_TASK TO CARRY OUT_: Copy each line exactly.

_PROVIDED DATA_:

- - -

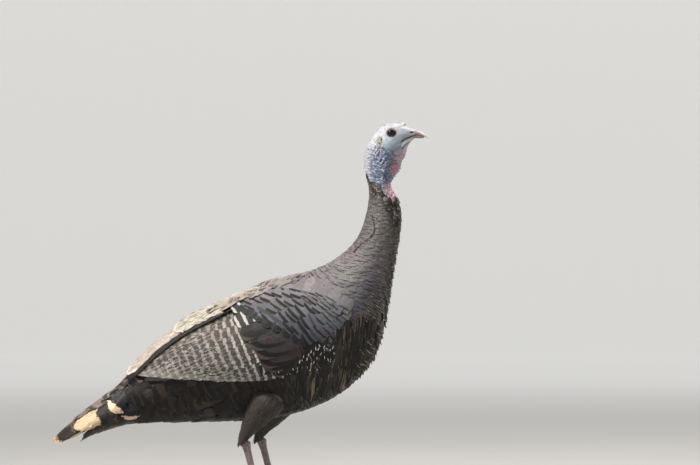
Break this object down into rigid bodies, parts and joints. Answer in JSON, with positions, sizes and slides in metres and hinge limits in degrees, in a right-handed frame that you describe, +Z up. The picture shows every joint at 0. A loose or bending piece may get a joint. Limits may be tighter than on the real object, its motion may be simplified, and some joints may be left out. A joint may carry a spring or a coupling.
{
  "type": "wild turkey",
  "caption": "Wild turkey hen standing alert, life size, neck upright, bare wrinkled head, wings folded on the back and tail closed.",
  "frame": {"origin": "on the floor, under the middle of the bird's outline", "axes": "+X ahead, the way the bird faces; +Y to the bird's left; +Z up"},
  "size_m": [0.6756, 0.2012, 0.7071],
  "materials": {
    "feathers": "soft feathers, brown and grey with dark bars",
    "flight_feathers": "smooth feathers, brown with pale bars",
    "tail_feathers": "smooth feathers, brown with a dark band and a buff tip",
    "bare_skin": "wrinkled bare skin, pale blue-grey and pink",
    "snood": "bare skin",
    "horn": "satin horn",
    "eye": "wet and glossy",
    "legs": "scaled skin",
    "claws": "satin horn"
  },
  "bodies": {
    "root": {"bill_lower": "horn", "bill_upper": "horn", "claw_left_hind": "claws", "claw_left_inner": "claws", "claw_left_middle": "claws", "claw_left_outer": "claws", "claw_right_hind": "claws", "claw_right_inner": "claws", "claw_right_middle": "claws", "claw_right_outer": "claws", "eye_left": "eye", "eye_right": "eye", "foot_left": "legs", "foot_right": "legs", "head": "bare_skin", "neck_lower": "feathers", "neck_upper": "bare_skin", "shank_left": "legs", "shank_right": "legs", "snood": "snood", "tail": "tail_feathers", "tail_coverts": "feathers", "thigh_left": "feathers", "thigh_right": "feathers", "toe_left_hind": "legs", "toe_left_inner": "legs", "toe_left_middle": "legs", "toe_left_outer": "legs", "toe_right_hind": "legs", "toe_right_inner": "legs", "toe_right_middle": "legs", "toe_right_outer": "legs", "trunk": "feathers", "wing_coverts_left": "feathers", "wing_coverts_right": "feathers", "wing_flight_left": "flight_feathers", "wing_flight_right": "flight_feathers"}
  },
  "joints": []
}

- - -

_FULL RESPONSE_:
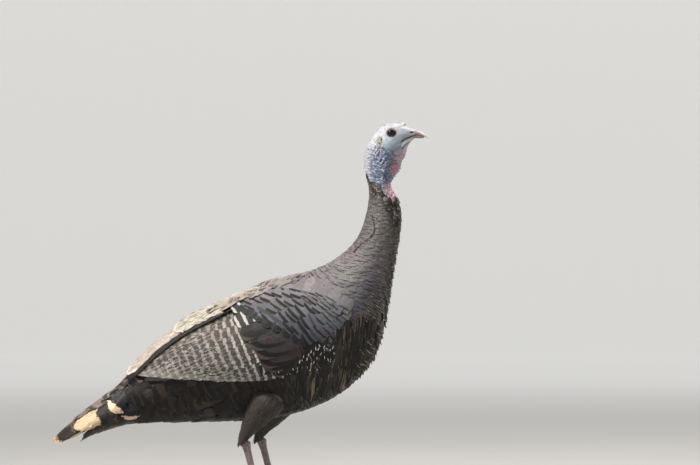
Break this object down into rigid bodies, parts and joints. Answer in JSON, with positions, sizes and slides in metres and hinge limits in degrees, in a right-handed frame that you describe, +Z up. The picture shows every joint at 0. A loose or bending piece may get a joint. Limits may be tighter than on the real object, its motion may be simplified, and some joints may be left out. A joint may carry a spring or a coupling.
{
  "type": "wild turkey",
  "caption": "Wild turkey hen standing alert, life size, neck upright, bare wrinkled head, wings folded on the back and tail closed.",
  "frame": {"origin": "on the floor, under the middle of the bird's outline", "axes": "+X ahead, the way the bird faces; +Y to the bird's left; +Z up"},
  "size_m": [0.6756, 0.2012, 0.7071],
  "materials": {
    "feathers": "soft feathers, brown and grey with dark bars",
    "flight_feathers": "smooth feathers, brown with pale bars",
    "tail_feathers": "smooth feathers, brown with a dark band and a buff tip",
    "bare_skin": "wrinkled bare skin, pale blue-grey and pink",
    "snood": "bare skin",
    "horn": "satin horn",
    "eye": "wet and glossy",
    "legs": "scaled skin",
    "claws": "satin horn"
  },
  "bodies": {
    "root": {"bill_lower": "horn", "bill_upper": "horn", "claw_left_hind": "claws", "claw_left_inner": "claws", "claw_left_middle": "claws", "claw_left_outer": "claws", "claw_right_hind": "claws", "claw_right_inner": "claws", "claw_right_middle": "claws", "claw_right_outer": "claws", "eye_left": "eye", "eye_right": "eye", "foot_left": "legs", "foot_right": "legs", "head": "bare_skin", "neck_lower": "feathers", "neck_upper": "bare_skin", "shank_left": "legs", "shank_right": "legs", "snood": "snood", "tail": "tail_feathers", "tail_coverts": "feathers", "thigh_left": "feathers", "thigh_right": "feathers", "toe_left_hind": "legs", "toe_left_inner": "legs", "toe_left_middle": "legs", "toe_left_outer": "legs", "toe_right_hind": "legs", "toe_right_inner": "legs", "toe_right_middle": "legs", "toe_right_outer": "legs", "trunk": "feathers", "wing_coverts_left": "feathers", "wing_coverts_right": "feathers", "wing_flight_left": "flight_feathers", "wing_flight_right": "flight_feathers"}
  },
  "joints": []
}